List of prominent Chileans of Croatian descent now includes new president

By Patricia Nieto Mariño

Santiago, Mar 16 (EFE).- Chile’s Croatian community didn’t find the gold it was looking for in the late 19th century, but its members have made great strides in many walks of life over the years.

Prominent Croatian Chileans can be found in the worlds of politics, business, the arts and sports and include the newly inaugurated president, one of the country’s wealthiest business magnates, dozens of current or former lawmakers and National Prize recipients in the arts and humanities.

Though not Chile’s largest community (numbering roughly 400,000 people, or 2.4 percent of the population) nor the first immigrants to arrive in those remote lands, that population has left its mark since first settling in the far-southern city of Punta Arenas and the northern port city of Antofagasta.

Prior to former student leader Gabriel Boric’s ascension to the presidency, other Croatians had gained entry into elite circles.

They include Andronico Lukcic, whose family’s holdings include powerful copper mining group Antofagasta Minerals, banks, bottling companies and large media outlets.

Other prominent Croatians have included Pascual Baburizza, one Chile’s wealthiest individuals a century ago; the 2014 winner of Chile’s National Prize for Literature, Antonio Skarmeta; the former president of Chilean soccer club Colo-Colo; and renowned architect Smiljan Radic.

Leading political figures have included former Cabinet ministers Hernan Buchi and Ingrid Antonijevic; a member of the Chilean Constitutional Convention, Elisa Giustinianovich; lawmaker Vlado Mirosevic; and a former presidential candidate and senator, Carolina Goic.

“Unlike the English and the Scottish, the Croatians arrived in Chile on a mass scale,” economist Marco Antonio Barticevic, director of the Croatian Club of Punta Arenas, whose members include Boric’s family, told Efe.

The outbreak of phylloxera (a grapevine disease) battered that European country’s wine industry, while the inability of the shipbuilding industry to adapt to the transition from sail to steam impoverished thousands of local inhabitants and forced them to migrate at the start of the 19th century, the expert added.

Most of them settled in Punta Arenas, a small port city located on the Brunswick Peninsula north of the Strait of Magellan, and left their mark there: a Croatian neighborhood, Calle Croacia (Croatia Street), a Croatian firefighting division and several restaurants.

Many stayed in that region after gold was discovered, although that rush lasted just 15 years and later “they had to devote themselves to agriculture, ranching or to opening small businesses.”

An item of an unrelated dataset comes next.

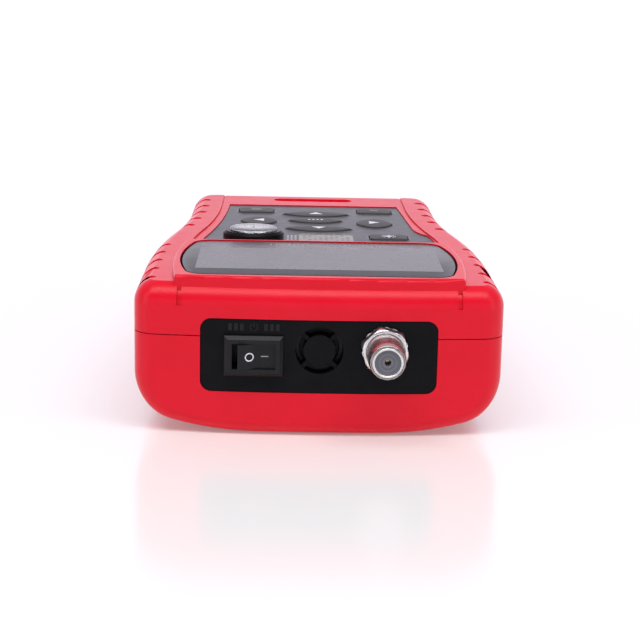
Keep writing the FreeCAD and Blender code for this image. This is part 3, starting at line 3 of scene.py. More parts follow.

Popular radio announcer Vladimiro Mimica, whose grandparents arrived in Chile carrying Austro-Hungarian passports, says the Croatians who crossed the Atlantic “weren’t intellectuals but rather workers who successfully integrated with another community that traveled in large numbers to southern Chile: the inhabitants of the Chiloe archipelago (off Chile’s south-central coast).

“Their symbiosis was crucial. The two communities pushed one another and worked together to prosper,” he told Efe.

Both arrived with the notion that “Punta Arenas was a prosperous and cosmopolitan city” and a passageway for thousands of ships in the days before the Panama Canal, Mimica added.

Ties between Chile’s far south and Croatia remain solid to this day, says Punta Arenas Mayor Claudio Radonich, a third-generation Croatian Chilean.

“We tend to have frequent visits from the Croatian president, and we also have the only other Croatian consulate in Chile, besides the one in Santiago,” he told Efe at his office.

This month marks a new major milestone for the Croatian community – the inauguration of one of their own as Chile’s first president.

Boric was sworn in last Friday, more than 135 years after his great-grandfather crossed the Atlantic from the small Croatian island of Ugljan and arrived in the Tierra del Fuego archipelago, one of the world’s southernmost inhabited areas and then a place experiencing a gold rush.

The 36-year-old Boric, who has frequently expressed pride in his migrant roots, traveled in 2010 with his two brothers to Ugljan to meet several of his distant relatives.